There is no doubt that contractors have the power to challenge an erroneous assessment of their performance on a government contract. FAR 42.1503 requires the government to issue past performance reviews in draft. Contractors are entitled to rebut any inaccuracies in the draft. Even if the government declines to make a requested change, contractors are entitled to have their comments included in the final report. Under the FAR disputes clause, contractors may submit a claim challenging a faulty past performance assessment. Denial of such a claim can be appealed to a Board of Contract Appeals or the United States Court of Federal Claims.

 

Of course getting a court decision reversing a poor past performance assessment presents a number of hurdles. One such hurdle is the requirement that a contractor submit a “claim” and that the contracting officer issue a final decision denying it. Without a claim and a final decision or sufficient passage of time to establish a “deemed denial,” there would be no jurisdiction allowing a Board or the Court to consider a contractor challenge to a poor past performance assessment.

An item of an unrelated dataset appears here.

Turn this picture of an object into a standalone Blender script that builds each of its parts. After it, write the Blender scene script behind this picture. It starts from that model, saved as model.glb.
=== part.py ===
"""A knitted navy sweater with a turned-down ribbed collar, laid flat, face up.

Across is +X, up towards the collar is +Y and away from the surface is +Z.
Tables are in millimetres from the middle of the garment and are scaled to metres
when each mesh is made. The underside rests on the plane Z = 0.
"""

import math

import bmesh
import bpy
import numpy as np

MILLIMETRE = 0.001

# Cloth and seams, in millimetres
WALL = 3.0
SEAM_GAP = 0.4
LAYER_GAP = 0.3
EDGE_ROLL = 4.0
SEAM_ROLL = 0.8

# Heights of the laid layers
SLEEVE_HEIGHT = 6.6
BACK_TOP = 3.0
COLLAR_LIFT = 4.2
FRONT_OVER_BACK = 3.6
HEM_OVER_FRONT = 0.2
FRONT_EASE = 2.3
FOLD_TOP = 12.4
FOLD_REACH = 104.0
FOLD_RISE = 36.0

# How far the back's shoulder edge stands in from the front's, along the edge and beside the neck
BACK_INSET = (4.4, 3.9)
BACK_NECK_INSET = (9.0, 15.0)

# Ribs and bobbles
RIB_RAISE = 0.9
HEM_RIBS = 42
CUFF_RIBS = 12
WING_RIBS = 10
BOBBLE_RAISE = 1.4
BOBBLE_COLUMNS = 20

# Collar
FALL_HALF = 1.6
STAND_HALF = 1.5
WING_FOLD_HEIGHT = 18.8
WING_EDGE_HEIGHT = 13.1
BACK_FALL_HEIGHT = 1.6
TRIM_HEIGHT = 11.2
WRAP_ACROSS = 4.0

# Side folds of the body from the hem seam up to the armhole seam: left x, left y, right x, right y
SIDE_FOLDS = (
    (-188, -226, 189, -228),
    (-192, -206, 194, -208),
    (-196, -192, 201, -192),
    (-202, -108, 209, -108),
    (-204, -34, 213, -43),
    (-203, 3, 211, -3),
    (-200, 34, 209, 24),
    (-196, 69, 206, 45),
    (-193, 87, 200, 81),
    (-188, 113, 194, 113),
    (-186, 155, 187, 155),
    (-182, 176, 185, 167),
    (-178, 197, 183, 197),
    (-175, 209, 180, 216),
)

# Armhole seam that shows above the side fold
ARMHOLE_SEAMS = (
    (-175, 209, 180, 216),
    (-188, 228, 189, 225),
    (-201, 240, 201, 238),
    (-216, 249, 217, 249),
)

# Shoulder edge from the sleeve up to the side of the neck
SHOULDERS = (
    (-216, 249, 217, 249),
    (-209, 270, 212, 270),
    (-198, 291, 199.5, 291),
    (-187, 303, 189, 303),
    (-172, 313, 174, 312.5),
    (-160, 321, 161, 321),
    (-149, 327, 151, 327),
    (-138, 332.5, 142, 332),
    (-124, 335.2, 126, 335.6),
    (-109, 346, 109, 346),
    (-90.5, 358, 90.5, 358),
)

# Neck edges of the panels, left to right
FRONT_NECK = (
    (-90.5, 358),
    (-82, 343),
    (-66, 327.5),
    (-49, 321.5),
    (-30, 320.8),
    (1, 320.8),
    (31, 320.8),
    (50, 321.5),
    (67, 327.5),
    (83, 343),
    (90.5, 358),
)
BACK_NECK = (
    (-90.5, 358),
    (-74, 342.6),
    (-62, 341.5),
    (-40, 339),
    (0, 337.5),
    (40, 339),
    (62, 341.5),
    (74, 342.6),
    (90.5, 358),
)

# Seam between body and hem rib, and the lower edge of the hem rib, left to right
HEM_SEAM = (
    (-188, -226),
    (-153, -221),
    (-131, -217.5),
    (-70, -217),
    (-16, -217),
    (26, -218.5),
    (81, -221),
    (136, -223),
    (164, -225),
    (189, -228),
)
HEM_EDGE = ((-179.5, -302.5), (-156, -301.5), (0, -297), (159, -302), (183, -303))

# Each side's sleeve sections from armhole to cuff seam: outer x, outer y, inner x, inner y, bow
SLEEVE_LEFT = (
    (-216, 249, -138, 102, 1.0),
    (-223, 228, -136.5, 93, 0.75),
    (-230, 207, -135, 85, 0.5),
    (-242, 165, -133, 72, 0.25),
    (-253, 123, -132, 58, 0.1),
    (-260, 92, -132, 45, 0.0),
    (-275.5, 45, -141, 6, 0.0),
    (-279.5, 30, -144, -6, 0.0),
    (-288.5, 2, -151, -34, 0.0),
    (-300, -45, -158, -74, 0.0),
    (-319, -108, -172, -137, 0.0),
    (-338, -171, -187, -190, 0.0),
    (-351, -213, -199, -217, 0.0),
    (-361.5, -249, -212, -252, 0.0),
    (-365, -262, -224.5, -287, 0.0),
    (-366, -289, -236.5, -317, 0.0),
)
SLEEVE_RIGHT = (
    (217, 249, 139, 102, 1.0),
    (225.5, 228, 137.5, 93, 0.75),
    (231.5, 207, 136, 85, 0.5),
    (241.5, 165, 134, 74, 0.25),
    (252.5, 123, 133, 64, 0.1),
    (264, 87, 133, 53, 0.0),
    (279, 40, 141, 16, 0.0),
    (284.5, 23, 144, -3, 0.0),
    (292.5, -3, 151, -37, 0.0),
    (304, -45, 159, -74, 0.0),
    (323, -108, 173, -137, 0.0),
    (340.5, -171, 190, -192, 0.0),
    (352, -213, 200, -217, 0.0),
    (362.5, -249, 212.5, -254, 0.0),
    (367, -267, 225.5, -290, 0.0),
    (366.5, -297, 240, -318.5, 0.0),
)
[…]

But what happens when a negative past performance assessment is linked to unresolved disputes over delays, change orders, or government backcharges? Wouldn’t a resolution in the contractor’s favor necessarily require a reassessment of the contractor’s performance? As a matter of common sense, yes. Unfortunately common sense doesn’t create Contract Disputes Act jurisdiction. The recent decision in Extreme Coatings, Inc. v. United States, No. 11-895C (Fed. Cl. Oct. 3, 2012), concludes that a claim involving affirmative contractor claims or government counterclaims does not meet the jurisdictional requirement for a claim challenging past performance.

A look at the facts

The facts of the case shed more light on the problem. The contract involved repair of the dam at Fort Peck, Montana. The Corps of Engineers was unhappy with the work, noting “unacceptable deficiencies” in its Contractor Performance Assessment Reviews. A “draft interim CPAR” assigned “unsatisfactory” ratings for “Quality of Product or Service” and “Management of Key Personnel.” A “draft final CPAR” assigned “unsatisfactory” ratings in four categories—“Quality of Product or Service,” “Schedule,” “Business Relations,” and “Management of Key Personnel.”

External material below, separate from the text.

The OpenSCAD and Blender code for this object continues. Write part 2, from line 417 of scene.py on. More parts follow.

Extreme Coatings tried to address the criticism. It met with the Corps within a week of the draft interim report. It submitted a claim seeking payment for additional work on the project and specifically challenging the draft past performance assessments.

In May 2011, the contracting officer issued a final decision rejecting the contractor’s monetary claim and asserting a government claim for the costs of correcting deficiencies in the work. The contracting officer declined to issue a final decision addressing the past performance assessment, concluding that it would be premature because the CPARs were still in draft. The contracting officer finalized the two draft CPARs in August 2011.

The contractor brought the case to the Court of Federal Claims in December 2011 without submitting a new claim challenging the final CPARs. The Corps moved to dismiss the challenge to the past performance assessments, arguing that the Court had no Contract Disputes Act jurisdiction because no claim challenging the final CPARs had been submitted. In the Corps’ view, the claim challenging the draft CPARs, the claim for additional compensation, and the government’s backcharge were insufficient to establish jurisdiction allowing the court to address the contractor’s challenge to the final CPARs.

A practical solution

Obviously the court agreed with the Corps on the basic jurisdictional point—there was no jurisdiction to challenge the final CPARs because no formal claim challenging them had been submitted. But the court also recognized the practicality of the situation. The court rejected the government’s effort to derail consideration of the past performance issue entirely. In the court’s view, Extreme Coatings properly addressed the jurisdictional problem by submitting a formal claim challenging the final CPARs in September 2012—well after it filed suit in the Court and after receiving the Corps’ motion to dismiss. The Court stayed the litigation for 30 days to allow the contracting officer to issue a final decision.

Even though the monetary claims and counterclaims were already in litigation, the Court held that the contracting officer retained power to consider the claim challenging the CPARs because they were not “identical” to the monetary claims. Presumably, the contracting officer will reject the past performance claim and litigation of all the related issues will proceed from there.